Ski instruction will be given each weekend at the lodge. Otto Giese, who "assisted in the filming of the picture, 'The Chase'," will be one of the instructors this season. The bulletin mentions ski trips planned to Divide Lake, Surveyor's Lake and Hyak. Bob Hayes is leading an overnight trip to the summit of Granite Mountain, but it's not clear whether this will be on skis.

April, 1928, p. 3, "The Mountaineers' First Outing To Stampede Pass"

The outing was from Friday night, February 10, through Sunday, February 12. The group stayed in railroad shacks near the Stampede Tunnel. The account begins: "Our luxurious special car disappeared into the tunnel leaving us behind..." This suggests that the party got off at the west entrance to the tunnel. On Saturday they climbed "with skis in hand" to the ranger cabin, presumedly near the pass, arriving by noon, and enjoyed fine skiing. That night two more groups arrived, bringing the total to sixty. The next morning a weary band of men arrived from Snoqualmie Lodge, having spent the night in an igloo. The group enjoyed more fine skiing on Sunday before returning home.

Otto P. Strizek won the Harper Cup (novice skier trophy) at the Washington's Birthday outing at Snoqualmie Lodge.

May, 1928, p. 4, "Notes"

On April 8, 1928, seven Mountaineers attempted to ski to the summit of Mt Rainier. They camped the previous night at 9,300 feet on snow. The party reached 12,000 feet where icy conditions forced them to abandon skis and use crampons. Walter C. Best, Otto Giese and Otto P. Strizek reached the summit. Other members of the party were Andy Anderson, Fred DuPuis, Lars Lovseth and W.J. Maxwell. The primus stove was defective so the ascent was made without anything to drink and without any warm food.

December, 1928, p. 1, "Tacoma Winter Outing--Meany Ski Hut"

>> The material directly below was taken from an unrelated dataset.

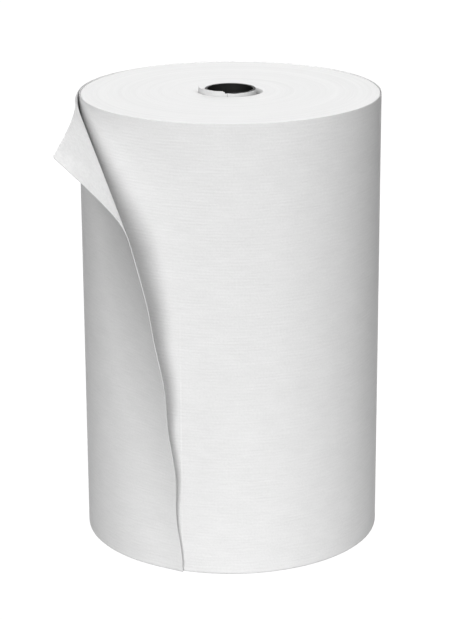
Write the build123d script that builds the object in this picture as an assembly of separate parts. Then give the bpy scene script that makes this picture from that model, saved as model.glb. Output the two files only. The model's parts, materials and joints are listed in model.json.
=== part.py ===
"""A jumbo roll of ribbed nonwoven wiping cloth, standing on end, with the corner of its tail peeled open.

+Z runs up the roll's axis and the origin is where the axis meets the base. -Y is the front. Azimuths turn
from +X towards +Y, which is also the way the web is wound on, so the web's outer end trails at TAIL_EDGE_AZ.
The web is one strip. It is built as the pieces that move or lie apart: the wraps that slid up round the
core, the wound bulk, the outermost turn, and the tail's strips, which hinge on each other as the web peels.
"""

import os
from math import atan2, cos, degrees, hypot, radians, sin

from build123d import *

# Web
WEB_WIDTH = 380.0  # along the axis
WEB_T = 0.45  # thickness of one layer
NIP_GAP = 0.05  # between a layer and the one it is wound on

# Roll
ROLL_D = 250.0  # to the start of the outermost turn

# Core, a spiral-wound board tube
CORE_BORE_D = 38.0
LINER_T = 0.4
BOARD_T = 1.2
COVER_PLY_T = 0.4
GLUE_LINE = 0.02
CORE_PROUD = 2.0  # how far the core stands out of the top end

# Double-sided tape that starts the web on the core
TAPE_T = 0.10
TAPE_WIDTH = 19.0
TAPE_END_MARGIN = 15.0  # left bare at each end of the core
TAPE_AZ = 300.0

# The web's inner end
WRAP_PROUD = 2.0  # the first wrap has slid up by this
TAB_PROUD = 4.0  # and the corner of the inner end by this
TAB_START_AZ = 178.0
TAB_END_AZ = 258.0

# Mouth of the winding, pulled out of round at the top end
MOUTH_SLACK = 5.1  # how far it stands off the winding's hole at its two tips
MOUTH_PLAY = 0.12  # beside the start tab at its narrow sides
MOUTH_DEPTH = 24.0
TAB_FLOOR_GAP = 0.3  # between the start tab and the mouth's floor

# Tail: the part of the outermost turn that comes off the roll
PEEL_AZ = (125.0, 155.0, 185.0)  # hinge lines between its strips
TAIL_EDGE_AZ = 250.0  # the free edge at the base, where it nearly lies on the roll
HINGE_GAP = 0.6  # between two strips, with the hinge line in its middle
STATIONS = 8  # points along each side of a level cut through the free end

# Level cuts through the free end: where the web leaves the roll, and where the cut ends and how far off it
CUT_BASE = {"leaves_az": 222.0, "ends_az": TAIL_EDGE_AZ, "lift": 3.0}
CUT_FOLD_LOW = {"leaves_az": 200.0, "ends_az": 242.0, "lift": 36.0}
CUT_TOP = {"leaves_az": 187.0, "ends_az": 210.0, "lift": 18.0}
CUTS_BELOW_FOLD = 5
RISE_POWER = {"leaves_az": 1.0, "ends_az": 1.9, "lift": 1.25}  # how each size changes up to the fold
LIFT_POWER = 1.9  # how sharply a cut curls away towards its end

# Corner of the tail, beyond a fold line from the top edge down to the free edge
FOLD_DROP = 105.0  # the fold's lower end is this far below the top edge
FOLD_HEADING_AZ = 270.0  # the way the web heads where it crosses the fold line
CORNER_REACH = 62.0  # from the fold line to the corner's tip, over the curl
CORNER_FOOT = 52.0  # along the fold line, from its top end to opposite the tip
CORNER_CURL_R = 110.0

roll_r = ROLL_D / 2
pitch = WEB_T + NIP_GAP
bulk_r = roll_r - pitch
bore_r = CORE_BORE_D / 2
board_in_r = bore_r + LINER_T + GLUE_LINE
cover_in_r = board_in_r + BOARD_T + GLUE_LINE
core_r = cover_in_r + COVER_PLY_T
tape_in_r = core_r + GLUE_LINE
wrap_in_r = tape_in_r + TAPE_T + GLUE_LINE
wrap_out_r = wrap_in_r + WEB_T
bulk_in_r = wrap_out_r + NIP_GAP
core_length = WEB_WIDTH + CORE_PROUD
mouth_half_x = bulk_in_r + MOUTH_SLACK
mouth_half_y = bulk_in_r + WEB_T + NIP_GAP + MOUTH_PLAY


def polar(radius, azimuth, z=0.0):
    """The point at that radius, azimuth in degrees and height."""
    return Vector(radius * cos(radians(azimuth)), radius * sin(radians(azimuth)), z)


def tube(inner_r, outer_r, height, base=0.0):
    """A straight tube standing on z = base."""
    ring = Plane.XY.offset(base) * (Circle(outer_r) - Circle(inner_r))
    return extrude(ring, height)


def arc(radius_at, az_from, az_to):
    """A curve from one azimuth to another whose radius is radius_at(azimuth), as short tangent arcs."""
    count = max(1, round(abs(az_to - az_from) / 30))
    step = (az_to - az_from) / count
    pieces = []
    for i in range(count):
        azimuths = [az_from + step * (i + share) for share in (0, 0.5, 1)]
        pieces.append(ThreePointArc(*[polar(radius_at(a), a) for a in azimuths]))
    return pieces


def wound_band(inner_at, thickness, az_from, az_to, height, base=0.0):
    """A layer wound round the axis: its inner radius is inner_at(azimuth)."""
    inner = arc(inner_at, az_from, az_to)
    outer = arc(lambda a: inner_at(a) + thickness, az_to, az_from)
    ends = [Line(inner[-1] @ 1, outer[0] @ 0), Line(outer[-1] @ 1, inner[0] @ 0)]
    return extrude(Plane.XY.offset(base) * make_face(inner + outer + ends), height)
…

A ski hut near Martin was proposed by W.J. Maxwell in the June 1928 bulletin. The hut was constructed during the summer and dedicated in November 1928. The Tacoma branch decided to hold their annual winter outing at the new Meany Ski Hut this year. The announcement includes train schedules and rates.

Mountaineer Bulletins, 1929

April, 1929, p. 1, "Notes"

At the Washington's Birthday outing at Snoqualmie Lodge, Otto P. Strizek again won the Harper Cup (novice ski trophy). On March 10, the first ski tournament was held at the Meany Ski Hut. The University Book Store (cross-country) cups were won by Hans-Otto Giese and Ellen Willis.

A special ski outing is planned on April 14. The tour will go from Denny Creek over Hemlock and Melakwa Passes to Snow Lake, returning to Snoqualmie Pass. "As this is in the nature of a pioneer trip for The Mountaineers, all persons of sufficient experience are urged to attend."

May, 1929, p. 3, "Ski Tips"

"Ski Tips, containing timely and interesting bits of information regarding skiing, prepared and edited by your ski committee, will appear in the bulletin from time to time." This one describes care of skis in summer, which includes scraping, oiling, and strapping the skis in blocks to preserve the camber. The harness straps should be treated with whale amber.

September, 1929, p. 4, "Ski Tips"

A few tips on preparing equipment for the coming season.

December, 1929, p. 2, "Snoqualmie Lodge"

The article includes the Milwaukee train schedule from Seattle to Rockdale. During the winter, "We will use private automobiles as long as possible... During the heavy snows members are requested to leave their cars unlocked so that, if necessary, the road crews can move them to facilitate removal of the snow."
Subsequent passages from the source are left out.